La compasión de Gilma con los privados de libertad es de admirar. Ellos son como parte de su familia, los consuela y los anima en momentos de tanta oscuridad.
«Lloro cuando se me muere alguno, río cuando los veo. Ellos me llaman ‘Maíta’, siempre con una sonrisa».
Para ella no son más que rostros de inocentes que tomaron malas decisiones o que estuvieron en el sitio equivocado. «Por eso no los juzgo, me compadezco de ellos, los motivo y en lo que pueda los ayudo».
Fundación El Tekeñazo es su forma de agradecerle a la vida por lo mucho que le ha dado.
Hoy, Gilma Sandoval atraviesa una dura enfermedad que la ha sumergido en los más profundos cuadros depresivos.
Fue diagnosticada de lupus a los 45 años. El panorama en ese entonces no era nada alentador. Muchas veces se echó la culpa ella misma. Decía que era la responsable por no descansar y no saber escuchar su cuerpo.
«Mi cuerpo cambió. Vivimos en un país donde la belleza es una esclavitud y verme así me deprimía mucho. Siempre vestí bonito, así fuese con ropa prestada. Ya mis trapitos no me entraban».
90 % de su cuerpo hoy está cubierto de tinta, cada trazo es parte de su historia de vida.
Gilma es una mujer llamativa como pocas, quizás, la mujer con más tatuajes en el país, de apariencia alegre y colores por doquier.
Los tatuajes ocultan las marcas de su enfermedad y sus pelucas la caída de su pelo por la quimioterapia.
Pero el dolor aun no sana. El dolor de adentro, el de la tristeza, el que lo causa verse al espejo y no reconocerse.
Gilma Sandoval encontró su refugio en las plataformas digitales. Un teléfono celular, que todavía usa con dudas, ha logrado devolverle la sonrisa.
Desde el año 2014 Instagram se convirtió para Gilma Sandoval en su diario más personal. Esta plataforma le ha servido para contar sus anécdotas, reflexiones y sanar su corazón.

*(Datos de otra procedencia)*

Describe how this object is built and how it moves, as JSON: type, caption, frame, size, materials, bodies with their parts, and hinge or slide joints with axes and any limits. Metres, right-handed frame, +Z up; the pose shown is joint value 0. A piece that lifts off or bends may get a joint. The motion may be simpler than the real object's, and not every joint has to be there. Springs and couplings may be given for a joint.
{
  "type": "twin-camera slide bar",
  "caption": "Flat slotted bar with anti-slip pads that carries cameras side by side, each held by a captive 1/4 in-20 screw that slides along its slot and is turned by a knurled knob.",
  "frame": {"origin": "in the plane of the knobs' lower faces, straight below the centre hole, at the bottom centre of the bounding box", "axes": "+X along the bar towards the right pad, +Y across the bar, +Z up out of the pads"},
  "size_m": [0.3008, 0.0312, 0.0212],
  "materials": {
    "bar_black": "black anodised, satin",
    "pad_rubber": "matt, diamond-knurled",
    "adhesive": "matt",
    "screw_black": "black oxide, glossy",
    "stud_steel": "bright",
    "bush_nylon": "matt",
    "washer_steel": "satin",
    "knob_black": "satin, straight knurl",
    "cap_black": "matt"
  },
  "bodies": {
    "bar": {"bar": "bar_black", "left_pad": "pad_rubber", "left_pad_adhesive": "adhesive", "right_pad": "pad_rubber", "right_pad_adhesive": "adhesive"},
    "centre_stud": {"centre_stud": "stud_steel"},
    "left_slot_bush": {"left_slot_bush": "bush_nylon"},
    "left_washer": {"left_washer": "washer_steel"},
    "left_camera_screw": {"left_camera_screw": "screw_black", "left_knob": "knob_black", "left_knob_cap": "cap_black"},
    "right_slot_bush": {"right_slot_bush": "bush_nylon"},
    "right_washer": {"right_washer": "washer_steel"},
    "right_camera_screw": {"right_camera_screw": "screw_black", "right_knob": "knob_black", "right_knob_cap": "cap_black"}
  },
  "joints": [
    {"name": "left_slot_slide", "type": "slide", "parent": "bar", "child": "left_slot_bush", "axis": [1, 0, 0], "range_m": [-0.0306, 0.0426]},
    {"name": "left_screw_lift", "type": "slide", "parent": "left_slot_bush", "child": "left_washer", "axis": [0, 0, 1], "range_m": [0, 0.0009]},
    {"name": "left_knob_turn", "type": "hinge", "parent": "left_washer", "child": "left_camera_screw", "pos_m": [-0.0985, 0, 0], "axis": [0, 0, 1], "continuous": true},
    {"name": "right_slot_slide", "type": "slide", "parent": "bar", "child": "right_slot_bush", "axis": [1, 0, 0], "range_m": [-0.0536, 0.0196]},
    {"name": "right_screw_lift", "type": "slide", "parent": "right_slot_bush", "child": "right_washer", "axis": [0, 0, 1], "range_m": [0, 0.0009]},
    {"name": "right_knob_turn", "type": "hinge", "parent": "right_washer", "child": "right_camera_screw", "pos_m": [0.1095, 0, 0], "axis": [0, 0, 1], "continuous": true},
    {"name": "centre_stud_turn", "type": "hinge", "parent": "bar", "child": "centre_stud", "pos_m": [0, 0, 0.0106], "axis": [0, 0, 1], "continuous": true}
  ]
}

Sin estudios, preparación o alguna fórmula mágica, @gilmasandoval cuenta con más de 9 mil “panales” -como cariñosamente llama a sus seguidores- que a diario ríen y lloran con sus ocurrencias, que no son más que historias de vida, bajo la etiqueta #EfectoGilmita.

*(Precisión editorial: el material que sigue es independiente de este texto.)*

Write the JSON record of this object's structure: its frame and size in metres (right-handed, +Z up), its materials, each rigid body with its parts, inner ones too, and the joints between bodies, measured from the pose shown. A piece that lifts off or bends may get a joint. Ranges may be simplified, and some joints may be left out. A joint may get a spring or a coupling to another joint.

El 6 de agosto de 2020, sus panales recibieron una amarga noticia. En ese momento, Gilma tenía síntomas asociados al coronavirus, aunque para esos días no tenía un diagnóstico preciso.
«Mis panales, si es mi hora, es mi hora…». Gilma Sandoval se despedía de sus seguidores. Sentía que había llegado su momento, pero aun así, todo lo dejaba en manos de Dios.
Conectada en esos días a una bomba de oxígeno, Gilma Sandoval se comunicaba con sus seguidores a través de un IGTV: “…así vengan 80 mil coronavirus. Dios rige mi vida y yo se la entregué a él. Los quiero mucho y deseo con todas las fuerzas de mi alma poder seguir contándoles historias y haciéndolos reír”.
Gilma Sandoval no le teme a la muerte, ya dejó de dormir con un cuchillo bajo la almohada. Se siente satisfecha de lo que ha logrado y a donde ha llegado.
Ver a sus hijas profesionales, educadas con valores y principios ha sido su más grande éxito.
Agradece a Venezuela, su otro país, su otra mitad. La tierra que le permitió crecer y desde donde ve sus recuerdos pasar como una película, sorprendida de que tanto abuso no determinara su futuro.
Un país que la cautivó con sus mangos y que hoy la acompaña en sus oraciones.
“Menos de 72 horas me sirvieron para rendirme a tu paraíso –le dice a Venezuela-. Si me toca partir lo haré como verraca que soy, pero mientras, seguiré luchando para que no acaben contigo”.